The 32-year NASA veteran is the first woman appointed as director of Marshall director, the space agency’s rocket and booster management center. As director, Singer leads one of NASA’s largest field installations, with almost 6,000 civil service and contractor employees and an annual budget of approximately $2.8 billion.

“Her proven leadership abilities and close connections to Marshall’s work and the human spaceflight community made her the right choice to lead Marshall at this pivotal time,” Bridenstine said.

The Hartselle native and University of Alabama industrial engineering graduate began her NASA career in 1985 as an intern engineer.
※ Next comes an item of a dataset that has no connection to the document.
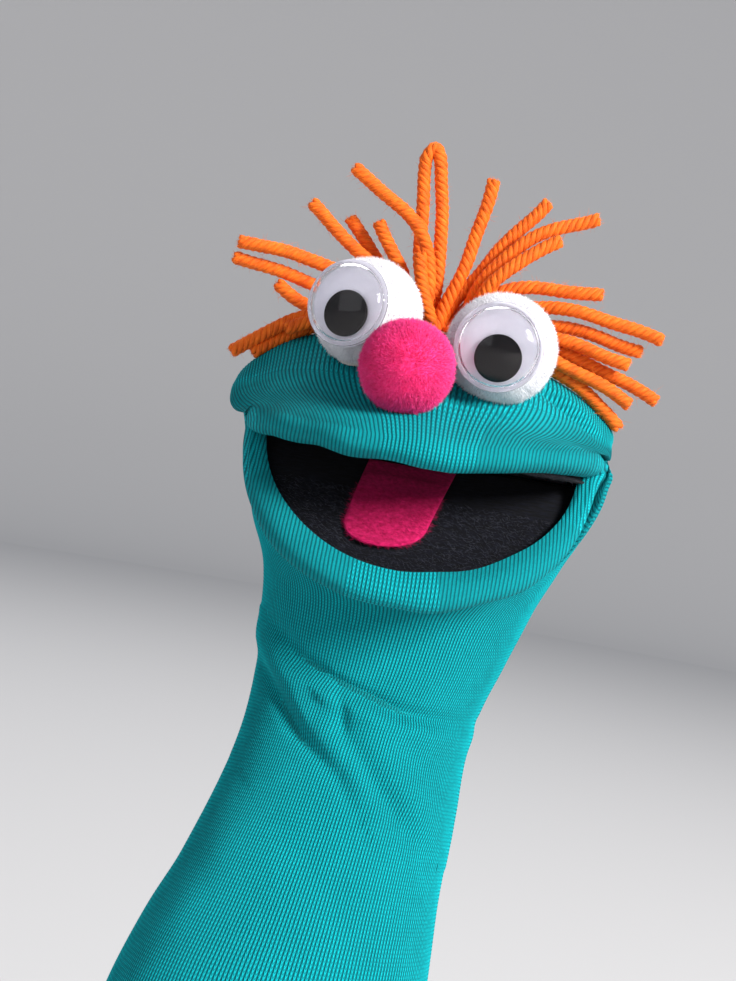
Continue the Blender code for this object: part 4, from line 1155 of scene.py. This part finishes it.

She has managed projects, programs, and workings of the NASA center.

“It’s honor to lead Marshall Space Flight Center as we push the boundaries of human space exploration and shape America’s return to the Moon,” Singer said. “Marshall has unique capabilities and expertise that are critical to missions that will take humans deeper into the solar system than ever before.”
Members of Alabama’s congressional delegation reacted.

“Her deep understanding of the Space Launch System and other critical NASA projects, along with her dedication to MSFC and the entire agency, make her the ideal candidate for this position,” Sen. Richard Shelby, R-Tuscaloosa, said.
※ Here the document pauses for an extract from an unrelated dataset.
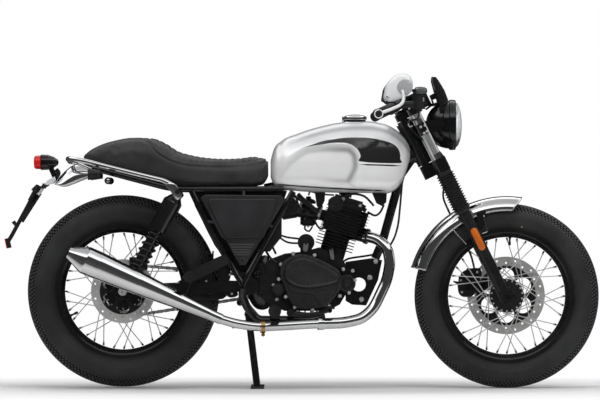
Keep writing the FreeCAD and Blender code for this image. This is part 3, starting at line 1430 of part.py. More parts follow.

U.S. Sen. Doug Jones, D-Mountain Brook, said Singer is the right person for the job at a time when space travel and security are increasingly gaining national attention. “Her appointment as the first woman in this important position is historic and will also serve as an inspiration to young women who are thinking about careers in the STEM field,” Sen. Jones said.
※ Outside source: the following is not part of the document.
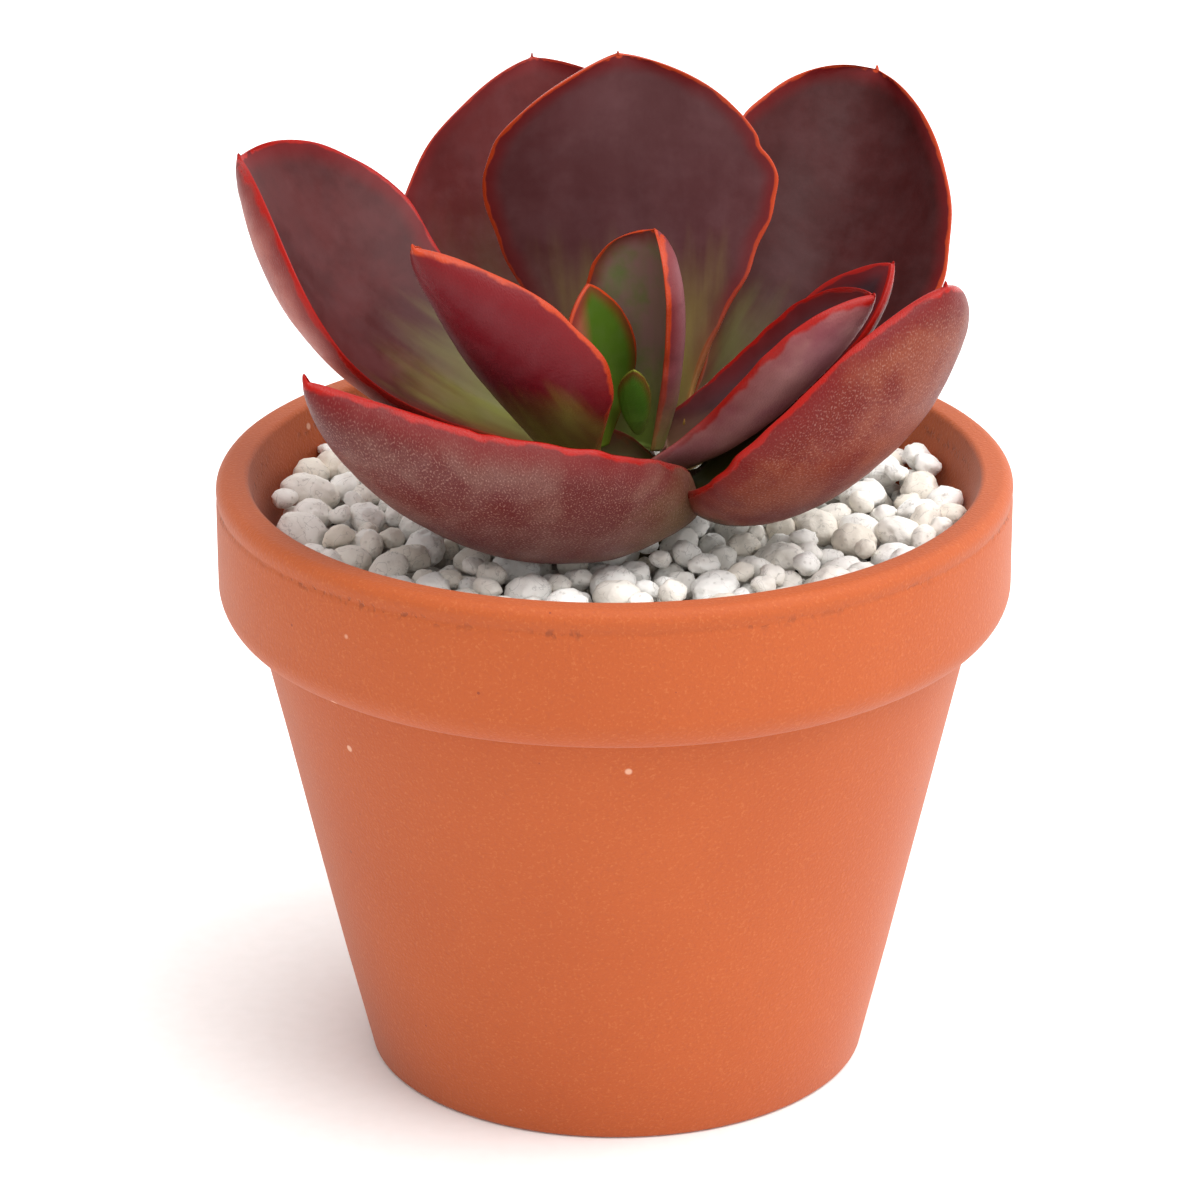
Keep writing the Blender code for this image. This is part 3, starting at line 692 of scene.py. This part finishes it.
STEM_RADIUS = 4.2
SCAR_DEPTH = 0.22
stem_low, stem_high = (corner.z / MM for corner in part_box("stem"))
STEM_ROWS = 60
STEM_SIDES = 40
stem_points = []
for row in range(STEM_ROWS):
    share = row / (STEM_ROWS - 1)
    height = blend((stem_low, stem_high), share)
    slim = min(1.0, 0.8 + 12 * share) * math.sqrt(max(0.0, 1 - max(0.0, (share - 0.88) / 0.12) ** 2)) + 0.01
    for k in range(STEM_SIDES):
        turn = -2 * math.pi * k / STEM_SIDES
        scar = max(0.0, math.sin(3 * turn + height * 1.6)) * max(0.0, math.sin(2 * turn - height * 1.6))
        radius = (STEM_RADIUS - SCAR_DEPTH * scar) * slim * 0.97
        radius += 0.08 * noise.noise(Vector((math.cos(turn) * 3, math.sin(turn) * 3, height)))
        stem_points.append((STEM.x + radius * math.cos(turn), STEM.y + radius * math.sin(turn), height))
stem_points += [(STEM.x, STEM.y, stem_low), (STEM.x, STEM.y, stem_high)]
stem_mesh = bpy.data.meshes.new("stem_bark")
stem_mesh.from_pydata([Vector(p) * MM for p in stem_points], [], ring_faces(STEM_ROWS, STEM_SIDES))
stem_mesh.shade_smooth()

# Corky bark: greyish brown where it is old, olive where it is young, dull and finely cracked.
bark, tree, shader = new_material("stem_bark", 0.75)
place = add(tree, "ShaderNodeTexCoord", out=3)
cracks = add(tree, "ShaderNodeTexNoise", place, Scale=1 / 0.0012, Detail=4.0)
color = add(tree, "ShaderNodeMix", cracks, data_type="RGBA", A=paint("#3E3A1C"), B=paint("#6E5A38"))
tree.links.new(color, shader.inputs["Base Color"])
bump = add(tree, "ShaderNodeBump", Strength=0.6, Distance=0.0003, Height=cracks)
tree.links.new(bump, shader.inputs["Normal"])
stem_mesh.materials.append(bark)
stem = bpy.data.objects.new("stem_and_scars", stem_mesh)
bpy.context.collection.objects.link(stem)
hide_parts("stem")
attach(stem, "root")


# ---------------------------------------------------------------- white stones
# Crushed white limestone, tumbled until its corners went round, 3 to 8 mm across. It lies over the
# soil two or three stones deep: forty of the stones have nodes of their own, and the others are poured
# in under them and round them.

def make_limestone(name, painted_shade):
    """Tumbled white limestone: chalky, with grey and cream patches, fine dark seams and a rough skin
    full of small pits. The second argument greys the stones: painted shade for those buried down in the
    gaps."""
    material, tree, shader = new_material(name, 0.72)
    place = add(tree, "ShaderNodeTexCoord", out=3)
    tone = add(tree, "ShaderNodeAttribute", attribute_name="tone", out=2)
    color = add(tree, "ShaderNodeMix", tone, data_type="RGBA", A=paint("#FFFEFA"), B=paint("#EBE3D5"))
    patches = add(tree, "ShaderNodeTexNoise", place, Scale=1 / 0.0045, Detail=3.0)
    patches = add(tree, "ShaderNodeMapRange", patches, 0.54, 0.72, 0.0, 0.35)
    color = add(tree, "ShaderNodeMix", patches, data_type="RGBA", A=color, B=paint("#C0B6A4"))
    veins = add(tree, "ShaderNodeTexNoise", place, Scale=1 / 0.0032, Detail=3.0, Distortion=0.6)
    veins = add(tree, "ShaderNodeMath", veins, 0.5, operation="SUBTRACT")
    veins = add(tree, "ShaderNodeMath", veins, operation="ABSOLUTE")
    veins = add(tree, "ShaderNodeMapRange", veins, 0.012, 0.0, 0.0, 0.38)
    color = add(tree, "ShaderNodeMix", veins, data_type="RGBA", A=color, B=paint("#7E7A74"))
    pits = add(tree, "ShaderNodeTexVoronoi", place, Scale=1 / 0.0013)
    pit = add(tree, "ShaderNodeMapRange", pits, 0.22, 0.10, 0.0, 0.35)
    color = add(tree, "ShaderNodeMix", pit, data_type="RGBA", A=color, B=paint("#A8A197"))
    # Painted shade: the buried stones are mixed towards grey, as the gaps they lie in are dim.
    color = add(tree, "ShaderNodeMix", painted_shade, data_type="RGBA", A=color, B=paint("#8C857A"))
    tree.links.new(color, shader.inputs["Base Color"])
    skin = add(tree, "ShaderNodeTexNoise", place, Scale=1 / 0.0007, Detail=4.0, Roughness=0.6)
    relief = add(tree, "ShaderNodeMath", pit, -1.0, skin, operation="MULTIPLY_ADD")
    bump = add(tree, "ShaderNodeBump", Strength=0.55, Distance=0.00025, Height=relief)
    tree.links.new(bump, shader.inputs["Normal"])
    return material


limestone = make_limestone("white_limestone", 0.0)
# The lower layer takes the painted shade, as it shows only down in the gaps between the top stones.
buried_limestone = make_limestone("shaded_limestone", 0.5)
chance = random.Random(8)
placed = []                   # middle and radius of each stone, in metres


def lumpy(point, shift, size, depth):
    """How far a stone's skin stands out at a point: rounded lumps with creases between them."""
    lump = noise.noise(point / size + shift) + 0.5 * noise.noise(point / size * 2.1 - shift)
    return depth * (0.35 - abs(lump) * 1.1 + 0.3 * lump)


for number in range(1, 1 + sum(node.startswith("pebble_") for node in frame["nodes"])):
    node = "pebble_%02d" % number
    low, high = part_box(node)
    stone_bm = bmesh.new()
    stone_bm.from_mesh(frame["nodes"][node].data)
    bmesh.ops.remove_doubles(stone_bm, verts=stone_bm.verts, dist=1e-6)
    bmesh.ops.subdivide_edges(stone_bm, edges=stone_bm.edges, cuts=3, use_grid_fill=True, smooth=1.0)
    shift = Vector([chance.uniform(-50, 50) for _ in range(3)])
    stone_bm.normal_update()
    middle = (low + high) / 2
    lump_size = chance.uniform(2.0, 3.4) * MM
    for vert in stone_bm.verts:
        vert.co += vert.normal * lumpy(vert.co - middle, shift, lump_size, 0.42 * MM)
    mesh = bpy.data.meshes.new(node)
    stone_bm.to_mesh(mesh)
    stone_bm.free()
    mesh.shade_smooth()
    tone = mesh.attributes.new("tone", "FLOAT", "POINT")
    tone.data.foreach_set("value", [chance.random() ** 2] * len(mesh.vertices))
    mesh.materials.append(limestone)
    stone = bpy.data.objects.new("stone_%02d" % number, mesh)
    bpy.context.collection.objects.link(stone)
    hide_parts(node)
    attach(stone, "root")
    placed.append((middle, ((high - low).x + (high - low).y + (high - low).z) / 6))

verts, faces = [], []
for blade in leaves:
    first = len(verts)
    verts += [v.co for v in blade.data.vertices]
    faces += [[first + i for i in face.vertices] for face in blade.data.polygons]
leaf_skins = BVHTree.FromPolygons(verts, faces)


def pour(count, radii, floor, top, stones, tries):
    """Drop stones one at a time, each into the lowest of a few places where it can rest."""
    poured = []
    for _ in range(count):
        radius = radii[0] + (radii[1] - radii[0]) * chance.random() ** 1.3
        middles = np.array([s[0] for s in stones]) if stones else np.zeros((0, 3))
        sizes = np.array([s[1] for s in stones])
        best = None
        for _ in range(tries):
            reach = (inner_wall_radius(top) - radius) * math.sqrt(chance.random())
            way = chance.uniform(0, 2 * math.pi)
            spot = np.array([reach * math.cos(way), reach * math.sin(way)])
            height = floor + radius
            if stones:
                gap = np.hypot(*(middles[:, :2] - spot).T)
                near = gap < sizes + radius
                if near.any():
                    lifts = middles[near, 2] + np.sqrt((sizes[near] + radius) ** 2 - gap[near] ** 2)
                    height = max(height, lifts.max())
            fits = reach + radius * 1.05 < inner_wall_radius(height)
            if fits and (best is None or height < best[2]):
                best = (spot[0], spot[1], height)
        if best is None or best[2] + radius * 0.85 > top:
            continue
        middle = Vector(best)
        nearest = leaf_skins.find_nearest(middle)
        if nearest[3] < radius * 0.95:
            continue
        inside = (middle - nearest[0]).dot(nearest[1]) < 0
        if inside or (middle.xy - STEM.xy * MM).length < (STEM_RADIUS * MM + radius):
            continue
        stones.append((middle, radius))
        poured.append((middle, radius))
    return poured


LOWER_COUNT = 900             # stones to try: one that finds no room is left out
LOWER_RADII = (2.1 * MM, 3.0 * MM)
LOWER_TOP = 77.6 * MM
UPPER_COUNT = 1700
UPPER_RADII = (1.5 * MM, 4.0 * MM)
UPPER_TOP = 82.2 * MM
bed_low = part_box("gravel_bed")[0].z
lower = pour(LOWER_COUNT, LOWER_RADII, bed_low, LOWER_TOP, [], 12)
upper = pour(UPPER_COUNT, UPPER_RADII, bed_low, UPPER_TOP, placed + lower, 14)


def stone_shape(name, detail, collection):
    """One tumbled stone of radius 1 to be repeated, flattened and lumpy."""
    stone_bm = bmesh.new()
    bmesh.ops.create_icosphere(stone_bm, subdivisions=detail, radius=1.0)
    shift = Vector([chance.uniform(-50, 50) for _ in range(3)])
    flatness = Vector((chance.uniform(1.0, 1.35), chance.uniform(0.85, 1.05), chance.uniform(0.7, 0.9)))
    for vert in stone_bm.verts:
        push = lumpy(vert.co, shift, 1.1, 0.32)
        vert.co = vert.co * (1 + push) * flatness
    mesh = bpy.data.meshes.new(name)
    stone_bm.to_mesh(mesh)
    stone_bm.free()
    shape = bpy.data.objects.new(name, mesh)
    collection.objects.link(shape)


def stone_spots(name, stones, kinds):
    """One point per stone, with the size, turn, kind and tone that the stone there takes."""
    mesh = bpy.data.meshes.new(name)
    mesh.from_pydata([middle for middle, _ in stones], [], [])
    spins = [[chance.uniform(-0.5, 0.5), chance.uniform(-0.5, 0.5), chance.uniform(0, 6.28)]
             for _ in stones]
    rows = {"size": ("FLOAT", "value", [radius for _, radius in stones]),
            "spin": ("FLOAT_VECTOR", "vector", np.ravel(spins)),
            "kind": ("INT", "value", [chance.randrange(kinds) for _ in stones]),
            "tone": ("FLOAT", "value", [chance.random() ** 2 for _ in stones])}
    for label, (kind, field, values) in rows.items():
        layer = mesh.attributes.new(label, kind, "POINT")
        layer.data.foreach_set(field, values)
    return mesh


def stone_tree():
    """Geometry tree that sets one of the shapes on each spot and roughs up its skin."""
    tree, spots, sizes = new_tree("poured_stones", {"Shapes": "Collection", "Lump size": "Float",
                                                    "Lump depth": "Float", "Stone": "Material"})
    shapes = add(tree, "GeometryNodeCollectionInfo", sizes["Shapes"], True, True)
    kind = add(tree, "GeometryNodeInputNamedAttribute", data_type="INT", Name="kind")
    spin = add(tree, "GeometryNodeInputNamedAttribute", data_type="FLOAT_VECTOR", Name="spin")
    spin = add(tree, "FunctionNodeEulerToRotation", spin)
    size = add(tree, "GeometryNodeInputNamedAttribute", data_type="FLOAT", Name="size")
    stones = add(tree, "GeometryNodeInstanceOnPoints", spots, Instance=shapes, Pick_Instance=True,
                 Instance_Index=kind, Rotation=spin, Scale=size)
    stones = add(tree, "GeometryNodeRealizeInstances", stones)
    per_lump = add(tree, "ShaderNodeMath", 1.0, sizes["Lump size"], operation="DIVIDE")
    lumps = add(tree, "ShaderNodeTexNoise", add(tree, "GeometryNodeInputPosition"),
                Scale=per_lump, Detail=2.0)
    push = add(tree, "ShaderNodeMath", lumps, 0.5, operation="SUBTRACT")
    push = add(tree, "ShaderNodeMath", push, sizes["Lump depth"], operation="MULTIPLY")
    push = add(tree, "ShaderNodeVectorMath", add(tree, "GeometryNodeInputNormal"), push, operation="SCALE")
    stones = add(tree, "GeometryNodeSetPosition", stones, Offset=push)
    close_tree(tree, stones, sizes["Stone"])
    return tree


poured_stones = stone_tree()
KINDS = 14
for name, stones, detail, stone, node, slot in (
        ("stones_between", upper, 3, limestone, None, "white_pebble"),
        ("stones_below", lower, 2, buried_limestone, "gravel_bed", "gravel")):
    shapes = bpy.data.collections.new(name + "_shapes")
    for number in range(KINDS):
        stone_shape("%s_%02d" % (name, number), detail, shapes)
    piece = grow(name, stone_spots(name, stones, KINDS), poured_stones,
                 {"Shapes": shapes, "Lump size": 1.6 * MM, "Lump depth": 0.9 * MM, "Stone": stone})
    for shape in list(shapes.objects):
        bpy.data.objects.remove(shape)
    bpy.data.collections.remove(shapes)
    if node:
        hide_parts(node)
    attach(piece, "root")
Rep. Mo Brooks, R-Huntsville, congratulated Singer. Rep. Brooks, whose district includes the Marshall Center, serves as vice-chair of the House Science, Space, and Technology Committee Space Subcommittee.

“I look forward to working closely with Director Singer to maintain and expand Marshall’s role in current and future missions, and I am pleased to have a partner at Marshall dedicated to maintaining America’s global preeminence in space,” Rep. Brooks said.


THREE APPROPRIATIONS BILLS GO TO PRESIDENT

The House voted 377-20 Thursday to send a package of three appropriations bills to President Donald Trump’s desk. It marks the first on-time delivery in a decade of one-fourth of the annual appropriations measures prior to the end of a fiscal year.

The bills were herded through the Senate appropriations process by Sen. Richard Shelby, R-Tuscaloosa, chair of the Senate Appropriations Committee. The Senate passed the conference report on the three bills Wednesday on a 92-5 vote.

The $147.5 billion package funds the departments of Energy and Veterans Affairs, the Army Corps of Engineers, and Congressional operations, and is the first installment of what lawmakers hope will be another nine bills becoming law before the new fiscal year begins Oct. 1.

“I’m not exactly sure how close we are in wrapping these bills together and getting them to the floor of the House and Senate, but the sooner the better,” Sen. Shelby said during a conference meeting.


IN CASE YOU MISSED IT

House Cancels Friday Votes Due to Hurricane Florence

The Hill (Brufke 9/13) “House GOP leaders on Thursday said they are canceling Friday votes as members brace for Hurricane Florence. ‘Members are advised that-upon passage of the Conference Report to Accompany H.R.5895-votes are no longer expected in the House tomorrow, Friday, September 14,’ the House majority whip’s office wrote in an email after the majority leader’s office informed lawmakers.

“Canceling votes will allow lawmakers time to return to their districts ahead of the storm, with the eye of hurricane expected to make landfall early on Friday. Lawmakers were slated to vote Friday on legislation that would modify the Affordable Care Act’s employer mandate, which is expected to be taken up after members return from their one-week recess.”

 

Appropriators Have Deal to Keep Government Funded Into December

Roll Call Lesniewski (9/13) “House Appropriations Chairman Rodney Frelinghuysen announced at a meeting of House and Senate conferees on the combined spending bill for Defense, and Labor-Health and Human Services-Education, that the conference report will include a continuing resolution through that date, for departments and agencies not otherwise funded.

“That means at least five full spending bills will be signed into law by President Donald Trump ahead of October 1, with the first bundle of three bills set to clear the House with adoption of a conference report Thursday afternoon.”

 

House and Senate Negotiators Agree on Water Infrastructure Bill

The Hill (Birnbaum 9/11) “Senate and House lawmakers on Monday night reached an agreement on a bipartisan water infrastructure bill that will reauthorize billions of dollars in federal spending on ports, harbors, and waterways as well as deauthorize inefficient spending on water projects.

“The water infrastructure bill (America’s Water Infrastructure Act of 2018) is one of three appropriations bills that lawmakers plan to pass this week in order to help avert or scale back a government shutdown in October. The water infrastructure bill requires re-authorization every two years.

“The 2018 version of the bill authorizes $4.4 million in funds for a safe drinking water program, Drinking Water State Revolving funds, which was last authorized 22 years ago.  The bill would also help reduce flooding risks for rural, western and coastal communities, according to the press release, an issue made more pressing in light of Hurricane Florence, the impending Category 4 hurricane set to hit the East Coast on Thursday or Friday.”